I took Babu Bangladesh to honestly just read about Bangladesh and its history. Every bong has a soft corner for the country, I have it too. It’s not love, just fascination of how it looks like when you have so many Bengalis in a country. I am a Bengali out of Bengal and hence the fascination has always been there for me. Babu Bangladesh with its comic cover, its assurance that I’ll get a sneak peek of Bangladesh was enough for me. The day I brought this book from the bookstore, I wasted no time to start reading it.

Babu Bangladesh has been a tough read for me. The last book which took so much time for me might have been Sapiens. I struggle with books that are too descriptive and where I feel I am a little lost in the narrative. Babu took me several months where I read the book for a day and then left it, took it again, read it for a few days more, giving up but then again taking it up. But at no point did I feel that I did not want to read the book, it just felt intensive. I finally took it up last month and finished the book and I am so glad I did. Imagine being so impressed by the book, that you start a book review column that you had thought of doing ages ago. 

Babu Bangladesh is an imagination of a character of the same name who might have changed Bangladesh’s history if he would have been a real character. The author Numair Atif Choudhary recreates Bangladesh’s history, present, and future in his own way giving a glimpse of what he imagines Bangladesh to be. His Bangladesh is the one where it is a country that has become self-sustainable and much more relevant to the modern world than it is now.

Babu Bangladesh takes you through the course of time in five different parts – Building, Tree, Snake, Island, and Bird. The first two parts give you a glimpse of the past, the history of majestic Bangladesh. It talks about one of the most fascinating things about Bangladesh – Jatiya Sangsad, how within Bangladesh’s history there is a history of this building that not many people outside Bangladesh don’t know about. It takes you to a parallel storyline of Babu and how like the Jatiya Sangsad his understanding of the world is built. There is a strong parallel that the author has tried to convey while telling both these stories. The stories merge when Babu falls in love with Jatiya Sangsad. 

The tree gives a glimpse of Bangladesh’s revolution, a very strong commentary on what Bangladesh’s Nationalism should look like. It speaks volumes on what the revolutionaries fought for, drawing a parallel narrative with babu’s vision to recreate a similar thing. The Snake is a retelling of the present, how Babu would have affected the presence of Bangladesh and improved it. It gives the first human glimpse of the god-like character Babu. The island takes you into a nearby future of Bangladesh under Babu’s guidance and gives a glimpse of modern politics in its most raw way. How wars are fought when in reality there is no war.

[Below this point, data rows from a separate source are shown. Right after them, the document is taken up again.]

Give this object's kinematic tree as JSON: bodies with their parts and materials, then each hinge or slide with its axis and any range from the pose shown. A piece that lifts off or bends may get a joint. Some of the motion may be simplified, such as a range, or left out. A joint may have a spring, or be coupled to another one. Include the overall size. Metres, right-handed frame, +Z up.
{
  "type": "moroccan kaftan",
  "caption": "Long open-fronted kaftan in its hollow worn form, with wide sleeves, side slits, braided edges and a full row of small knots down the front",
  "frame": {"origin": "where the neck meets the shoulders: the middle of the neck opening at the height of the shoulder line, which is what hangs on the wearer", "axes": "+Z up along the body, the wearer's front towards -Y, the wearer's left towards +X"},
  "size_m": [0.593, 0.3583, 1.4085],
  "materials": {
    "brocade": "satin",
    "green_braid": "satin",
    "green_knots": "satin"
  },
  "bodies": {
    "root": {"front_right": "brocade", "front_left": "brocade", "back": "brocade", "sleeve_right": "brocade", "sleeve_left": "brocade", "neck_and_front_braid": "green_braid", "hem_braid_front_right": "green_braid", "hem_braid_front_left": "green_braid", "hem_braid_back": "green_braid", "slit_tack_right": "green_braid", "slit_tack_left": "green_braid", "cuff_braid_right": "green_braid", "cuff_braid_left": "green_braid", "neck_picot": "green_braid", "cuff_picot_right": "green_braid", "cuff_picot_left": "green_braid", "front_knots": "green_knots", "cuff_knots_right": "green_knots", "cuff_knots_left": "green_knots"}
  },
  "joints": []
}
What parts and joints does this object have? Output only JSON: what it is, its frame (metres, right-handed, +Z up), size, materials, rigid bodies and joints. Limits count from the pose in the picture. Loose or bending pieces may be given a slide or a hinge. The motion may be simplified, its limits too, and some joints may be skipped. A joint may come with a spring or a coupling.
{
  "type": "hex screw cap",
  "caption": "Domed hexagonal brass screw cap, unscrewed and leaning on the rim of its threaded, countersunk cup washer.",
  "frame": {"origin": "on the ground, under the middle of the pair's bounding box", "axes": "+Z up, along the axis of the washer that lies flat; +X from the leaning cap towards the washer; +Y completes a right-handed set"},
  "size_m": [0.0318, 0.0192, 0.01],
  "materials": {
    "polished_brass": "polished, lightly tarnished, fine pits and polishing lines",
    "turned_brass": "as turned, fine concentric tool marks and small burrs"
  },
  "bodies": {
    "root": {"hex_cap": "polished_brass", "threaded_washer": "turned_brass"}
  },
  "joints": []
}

Bird is one of the most exceptional parts of the book. The book feels anticlimax during the beginning of the part and takes the most exceptional turn. It takes you on a spiritual journey whose narrative is hidden throughout the book. This is where the book gives a glimpse of how it’s not just any other fictional book but something much more. The Birds part talks about the aspiration of people like Babu, and how one can really achieve what they desire. One of the most realistic parallels is the author’s life himself. He talks about a fakir who gives his life just to prove to a person how he can be greater than himself. He shows him the way of detachment, of loving the world but not being affected by it. The fakir is Numair Atif Choudhary for me who spent 15 years of his life on this book and died before publishing it. He is that fakir who gives his life to provide meaning to everybody else’s.

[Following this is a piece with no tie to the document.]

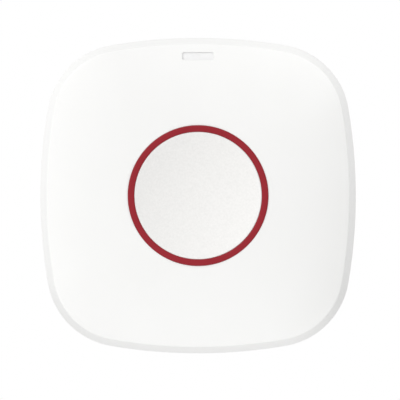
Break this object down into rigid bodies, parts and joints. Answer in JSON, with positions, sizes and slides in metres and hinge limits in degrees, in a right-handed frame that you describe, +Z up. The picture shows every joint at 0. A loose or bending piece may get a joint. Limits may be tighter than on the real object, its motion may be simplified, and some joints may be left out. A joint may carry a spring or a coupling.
{
  "type": "wireless panic button",
  "caption": "Wall panic button: domed white housing with a dished push cap in a red ring, a lamp window, and a wall plate that it slides onto.",
  "frame": {"origin": "middle of the face of the wall plate that lies on the wall", "axes": "+Z up the wall, +Y into the wall, +X to the right as seen from in front; the face looks along -Y"},
  "size_m": [0.066, 0.021, 0.066],
  "materials": {
    "white_shell": "fine matte texture",
    "cap_plastic": "fine matte speckle",
    "red_trim": "satin",
    "light_guide": "milky, translucent",
    "silicone": "matte, translucent",
    "carbon_pill": "matte",
    "board_laminate": "solder mask",
    "gold_plate": "bright",
    "chip_plastic": "matte",
    "spring_steel": "nickel plated",
    "screw_steel": "zinc plated",
    "cell_can": "bright"
  },
  "bodies": {
    "wall_plate": {"wall_plate": "white_shell"},
    "housing": {"rear_housing": "white_shell", "front_cover": "white_shell", "indicator_window": "light_guide", "button_ring": "red_trim", "return_pad": "silicone", "circuit_board": "board_laminate", "contact_pads": "gold_plate", "radio_module": "spring_steel", "microcontroller": "chip_plastic", "board_parts": "chip_plastic", "antenna": "spring_steel", "indicator_led": "light_guide", "tamper_switch": "chip_plastic", "coin_cell": "cell_can", "battery_contact_positive": "spring_steel", "battery_contact_negative": "spring_steel", "housing_screws": "screw_steel", "board_screws": "screw_steel"},
    "button": {"button_cap": "cap_plastic", "contact_pill": "carbon_pill"},
    "battery_cover": {"battery_cover": "white_shell"},
    "tamper_pin": {"tamper_pin": "white_shell"}
  },
  "joints": [
    {"name": "housing_slide", "type": "slide", "parent": "wall_plate", "child": "housing", "axis": [0, 0, 1], "range_m": [0, 0.004]},
    {"name": "button_press", "type": "slide", "parent": "housing", "child": "button", "axis": [0, 1, 0], "range_m": [0, 0.001], "stiffness_N_per_m": 1500, "springref_m": -0.0005, "deforming": ["return_pad"]},
    {"name": "battery_cover_turn", "type": "hinge", "parent": "housing", "child": "battery_cover", "pos_m": [0, 0, 0], "axis": [0, 1, 0], "range_deg": [0, 45]},
    {"name": "tamper_release", "type": "slide", "parent": "housing", "child": "tamper_pin", "axis": [0, 1, 0], "range_m": [0, 0.0012]}
  ],
  "couplings": [
    {"joint": "tamper_release", "follows": "housing_slide", "ratio": 0.3}
  ]
}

Numair isn’t just the author of this book, but he also exists as an author in the book writing the biography of babu Bangladesh. The book is a story of the author finding traces of Babu because babu has vanished from this world. I feel he isn’t just that; Numair disguises under the name of Babu to show what he really feels for the world and Bangladesh, he is the Messiah whom we have lost too young, and this is his legacy. Babu Bangladesh is Numari Atif Choudhary and this is what I want to believe. I feel this book is worth reading but also worth preserving for centuries.